start Information supplied
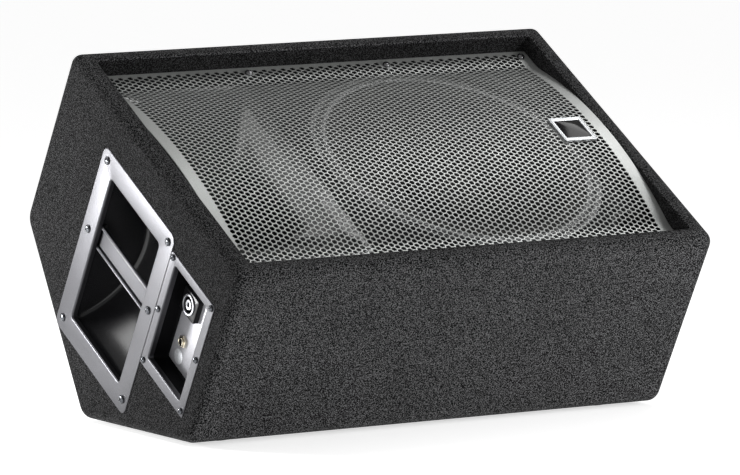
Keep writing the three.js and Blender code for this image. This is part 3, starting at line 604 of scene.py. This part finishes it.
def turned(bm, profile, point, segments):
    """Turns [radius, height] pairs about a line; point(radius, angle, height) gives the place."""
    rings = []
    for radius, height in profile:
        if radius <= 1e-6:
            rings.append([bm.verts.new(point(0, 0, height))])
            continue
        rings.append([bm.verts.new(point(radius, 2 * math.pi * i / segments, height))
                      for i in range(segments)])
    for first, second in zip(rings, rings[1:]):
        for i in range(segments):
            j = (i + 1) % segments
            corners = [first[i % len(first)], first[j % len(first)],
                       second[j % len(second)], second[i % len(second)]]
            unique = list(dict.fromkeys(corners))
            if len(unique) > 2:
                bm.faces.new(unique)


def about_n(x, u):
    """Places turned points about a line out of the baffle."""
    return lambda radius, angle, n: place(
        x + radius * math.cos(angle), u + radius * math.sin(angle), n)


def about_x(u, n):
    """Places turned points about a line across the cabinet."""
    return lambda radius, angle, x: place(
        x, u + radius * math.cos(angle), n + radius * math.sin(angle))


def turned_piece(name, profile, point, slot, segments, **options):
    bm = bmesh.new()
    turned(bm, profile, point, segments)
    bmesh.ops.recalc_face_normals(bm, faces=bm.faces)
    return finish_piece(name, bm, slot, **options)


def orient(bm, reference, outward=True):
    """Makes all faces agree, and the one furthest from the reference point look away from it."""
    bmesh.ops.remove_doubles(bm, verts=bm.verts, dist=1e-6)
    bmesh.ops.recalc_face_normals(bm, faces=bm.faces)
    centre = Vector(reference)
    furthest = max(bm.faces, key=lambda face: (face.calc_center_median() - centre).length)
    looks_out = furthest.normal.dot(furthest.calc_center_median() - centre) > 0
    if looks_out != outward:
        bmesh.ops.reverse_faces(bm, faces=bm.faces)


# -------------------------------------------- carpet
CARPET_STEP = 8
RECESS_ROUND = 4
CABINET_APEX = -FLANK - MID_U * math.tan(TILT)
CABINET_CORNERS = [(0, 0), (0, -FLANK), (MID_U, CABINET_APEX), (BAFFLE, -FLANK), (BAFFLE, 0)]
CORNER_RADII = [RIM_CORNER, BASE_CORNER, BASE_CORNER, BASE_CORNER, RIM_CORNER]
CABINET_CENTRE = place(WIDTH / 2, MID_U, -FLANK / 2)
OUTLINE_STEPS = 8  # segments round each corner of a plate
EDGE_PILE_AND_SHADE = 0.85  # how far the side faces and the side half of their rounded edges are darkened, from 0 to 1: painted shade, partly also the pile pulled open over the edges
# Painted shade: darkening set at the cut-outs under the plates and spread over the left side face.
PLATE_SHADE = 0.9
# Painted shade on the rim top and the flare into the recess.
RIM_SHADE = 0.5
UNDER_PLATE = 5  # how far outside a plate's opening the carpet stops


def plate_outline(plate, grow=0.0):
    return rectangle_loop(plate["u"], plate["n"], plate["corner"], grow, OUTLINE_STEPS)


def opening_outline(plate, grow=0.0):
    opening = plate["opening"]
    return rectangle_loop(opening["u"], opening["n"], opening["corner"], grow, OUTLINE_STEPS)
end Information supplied
Write down every line of the data exactly as it appears above.

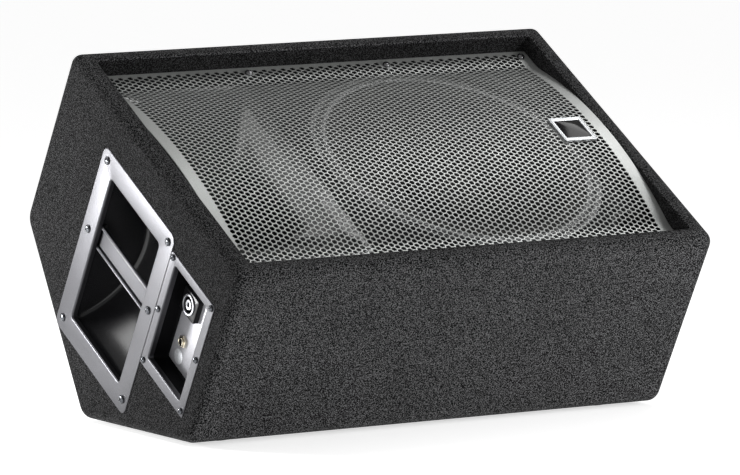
Keep writing the three.js and Blender code for this image. This is part 3, starting at line 604 of scene.py. This part finishes it.
def turned(bm, profile, point, segments):
    """Turns [radius, height] pairs about a line; point(radius, angle, height) gives the place."""
    rings = []
    for radius, height in profile:
        if radius <= 1e-6:
            rings.append([bm.verts.new(point(0, 0, height))])
            continue
        rings.append([bm.verts.new(point(radius, 2 * math.pi * i / segments, height))
                      for i in range(segments)])
    for first, second in zip(rings, rings[1:]):
        for i in range(segments):
            j = (i + 1) % segments
            corners = [first[i % len(first)], first[j % len(first)],
                       second[j % len(second)], second[i % len(second)]]
            unique = list(dict.fromkeys(corners))
            if len(unique) > 2:
                bm.faces.new(unique)


def about_n(x, u):
    """Places turned points about a line out of the baffle."""
    return lambda radius, angle, n: place(
        x + radius * math.cos(angle), u + radius * math.sin(angle), n)


def about_x(u, n):
    """Places turned points about a line across the cabinet."""
    return lambda radius, angle, x: place(
        x, u + radius * math.cos(angle), n + radius * math.sin(angle))


def turned_piece(name, profile, point, slot, segments, **options):
    bm = bmesh.new()
    turned(bm, profile, point, segments)
    bmesh.ops.recalc_face_normals(bm, faces=bm.faces)
    return finish_piece(name, bm, slot, **options)


def orient(bm, reference, outward=True):
    """Makes all faces agree, and the one furthest from the reference point look away from it."""
    bmesh.ops.remove_doubles(bm, verts=bm.verts, dist=1e-6)
    bmesh.ops.recalc_face_normals(bm, faces=bm.faces)
    centre = Vector(reference)
    furthest = max(bm.faces, key=lambda face: (face.calc_center_median() - centre).length)
    looks_out = furthest.normal.dot(furthest.calc_center_median() - centre) > 0
    if looks_out != outward:
        bmesh.ops.reverse_faces(bm, faces=bm.faces)


# -------------------------------------------- carpet
CARPET_STEP = 8
RECESS_ROUND = 4
CABINET_APEX = -FLANK - MID_U * math.tan(TILT)
CABINET_CORNERS = [(0, 0), (0, -FLANK), (MID_U, CABINET_APEX), (BAFFLE, -FLANK), (BAFFLE, 0)]
CORNER_RADII = [RIM_CORNER, BASE_CORNER, BASE_CORNER, BASE_CORNER, RIM_CORNER]
CABINET_CENTRE = place(WIDTH / 2, MID_U, -FLANK / 2)
OUTLINE_STEPS = 8  # segments round each corner of a plate
EDGE_PILE_AND_SHADE = 0.85  # how far the side faces and the side half of their rounded edges are darkened, from 0 to 1: painted shade, partly also the pile pulled open over the edges
# Painted shade: darkening set at the cut-outs under the plates and spread over the left side face.
PLATE_SHADE = 0.9
# Painted shade on the rim top and the flare into the recess.
RIM_SHADE = 0.5
UNDER_PLATE = 5  # how far outside a plate's opening the carpet stops


def plate_outline(plate, grow=0.0):
    return rectangle_loop(plate["u"], plate["n"], plate["corner"], grow, OUTLINE_STEPS)


def opening_outline(plate, grow=0.0):
    opening = plate["opening"]
    return rectangle_loop(opening["u"], opening["n"], opening["corner"], grow, OUTLINE_STEPS)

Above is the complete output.